The January 2025 Note stipulates that the Company shall not permit any conversion of the January 2025 Note if, following such conversion, Avondale and its affiliates would beneficially own shares of common stock exceeding 4.99% of the total number of outstanding shares as of that date (the “Beneficial Ownership Limitation”). However, this limitation shall increase to 9.99% when the Company’s market capitalization falls below $25,000,000. Avondale may, by written notice to the Company, adjust the Beneficial Ownership Limitation for itself, though any such adjustment will not take effect until the 61st day after such notice is received.

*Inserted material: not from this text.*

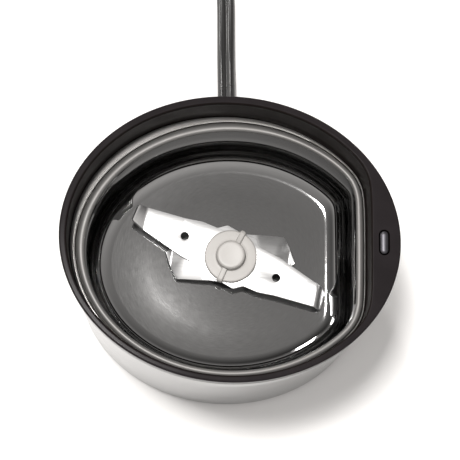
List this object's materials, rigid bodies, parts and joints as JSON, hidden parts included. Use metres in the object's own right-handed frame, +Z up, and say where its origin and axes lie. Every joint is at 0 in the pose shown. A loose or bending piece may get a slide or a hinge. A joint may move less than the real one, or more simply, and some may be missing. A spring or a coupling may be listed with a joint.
{
  "type": "electric spice grinder",
  "caption": "Oval electric blade grinder for spices, lid off: brushed steel body, charcoal collar, sunk steel bowl with a spinning cutting blade, lid-pushed switch pin and flat cord.",
  "frame": {"origin": "on the floor, under the middle of the oval body", "axes": "+Z up; X along the oval's long axis, +X towards the switch pin; +Y towards the cord"},
  "size_m": [0.1056, 0.3168, 0.1103],
  "materials": {
    "collar_plastic": "fine matte top, glossy inside wall",
    "brushed_steel": "brushed",
    "bowl_steel": "polished",
    "blade_steel": "brushed",
    "hub_plastic": "satin",
    "shaft_steel": "ground",
    "core_steel": "laminated",
    "copper": "enamelled wire",
    "bronze": "sintered",
    "bracket_metal": "cast",
    "holder_plastic": "moulded",
    "carbon": "matte",
    "spring_steel": "bright",
    "screw_steel": "zinc plated",
    "pin_metal": "polished",
    "inner_plastic": "moulded",
    "base_plastic": "fine texture",
    "switch_plastic": "moulded",
    "button_plastic": "moulded",
    "terminal_brass": "bright",
    "lead_black": "satin",
    "lead_white": "satin",
    "cord_black": "satin",
    "plug_metal": "nickel plated",
    "rubber": "matte"
  },
  "bodies": {
    "body": {"collar": "collar_plastic", "housing_shell": "brushed_steel", "chassis": "inner_plastic", "bowl": "bowl_steel", "bowl_seal": "rubber", "stator_core": "core_steel", "field_coil_left": "copper", "field_coil_right": "copper", "upper_bearing": "bronze", "lower_bearing": "bronze", "motor_bracket": "bracket_metal", "brush_holder_front": "holder_plastic", "brush_holder_back": "holder_plastic", "brush_front": "carbon", "brush_back": "carbon", "brush_springs": "spring_steel", "motor_screws": "screw_steel", "rubber_dampers": "rubber", "collar_screws": "screw_steel", "return_spring": "spring_steel", "switch_body": "switch_plastic", "switch_terminals": "terminal_brass", "switch_screws": "screw_steel", "lead_live": "lead_black", "lead_neutral": "lead_white", "lead_switched": "lead_black", "base_plate": "base_plastic", "base_screws": "screw_steel", "rubber_feet": "rubber", "cord_clamp": "inner_plastic", "clamp_screws": "screw_steel", "inner_cord": "cord_black", "strain_relief": "cord_black", "power_cord": "cord_black", "cord_coil": "cord_black", "cord_tail": "cord_black", "cord_tie": "rubber", "plug_body": "cord_black", "plug_blades": "plug_metal"},
    "rotor": {"motor_shaft": "shaft_steel", "rotor_core": "core_steel", "rotor_winding": "copper", "commutator": "copper", "blade_bush": "hub_plastic", "blade": "blade_steel", "lower_blade": "blade_steel", "blade_hub": "hub_plastic"},
    "pin": {"switch_pin": "pin_metal", "push_rod": "inner_plastic"},
    "lever": {"switch_lever": "spring_steel"},
    "button": {"switch_button": "button_plastic"}
  },
  "joints": [
    {"name": "rotor_spin", "type": "hinge", "parent": "body", "child": "rotor", "pos_m": [0.0012, 0.0003, 0.045], "axis": [0, 0, 1], "continuous": true},
    {"name": "pin_press", "type": "slide", "parent": "body", "child": "pin", "axis": [0, 0, -1], "range_m": [0, 0.003], "stiffness_N_per_m": 350, "springref_m": -0.004, "deforming": ["return_spring"]},
    {"name": "lever_swing", "type": "hinge", "parent": "body", "child": "lever", "pos_m": [0.046, -0.00747, 0.0374], "axis": [0.9978, 0.0663, 0], "range_deg": [-15, 0]},
    {"name": "button_press", "type": "slide", "parent": "body", "child": "button", "axis": [0, 0, -1], "range_m": [0, 0.00085]}
  ],
  "couplings": [
    {"joint": "lever_swing", "follows": "pin_press", "rad_per_m": -85.521},
    {"joint": "button_press", "follows": "pin_press", "ratio": 0.2666}
  ]
}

In the event that specific occurrences outlined in the January 2025 Note transpire—such as the Company’s failure to fulfill payment obligations, non-compliance with the Quarterly Debt Reduction Obligations, insolvency or bankruptcy events, breaches of covenants in the SPA and the January 2025 Note, and unauthorized transactions without Avondale's consent (collectively referred to as “Trigger Events”)—Avondale reserves the right to increase the balance of the January 2025 Note by 10% in the case of a Major Trigger Event (as defined in the January 2025 Note) and by 5% for a Minor Trigger Event (as defined in the January 2025 Note). Should any Trigger Event persist without resolution for ten trading days following written notification from Avondale, this will constitute an event of default (such event, an “Event of Default”). Upon an event of default, Avondale may accelerate the January 2025 Note, resulting in all amounts becoming immediately due and payable, with interest accruing at a rate of 22% per annum until full payment is made.

Under the terms of the January 2025 Note, the “Conversion Price” is defined as $2.26 per share prior to a Major Trigger Event (subject to adjustments for stock splits and combinations). Following a Major Trigger Event, the Conversion Price will be the lesser of (i) $2.26 per share (subject to adjustments) or (ii) 90% of the lowest closing bid price over the three trading days preceding the conversion notice. Furthermore, if the Conversion Price falls below $0.404 per share (subject to adjustments), the Company will be required to fulfill a conversion notice from Avondale in cash.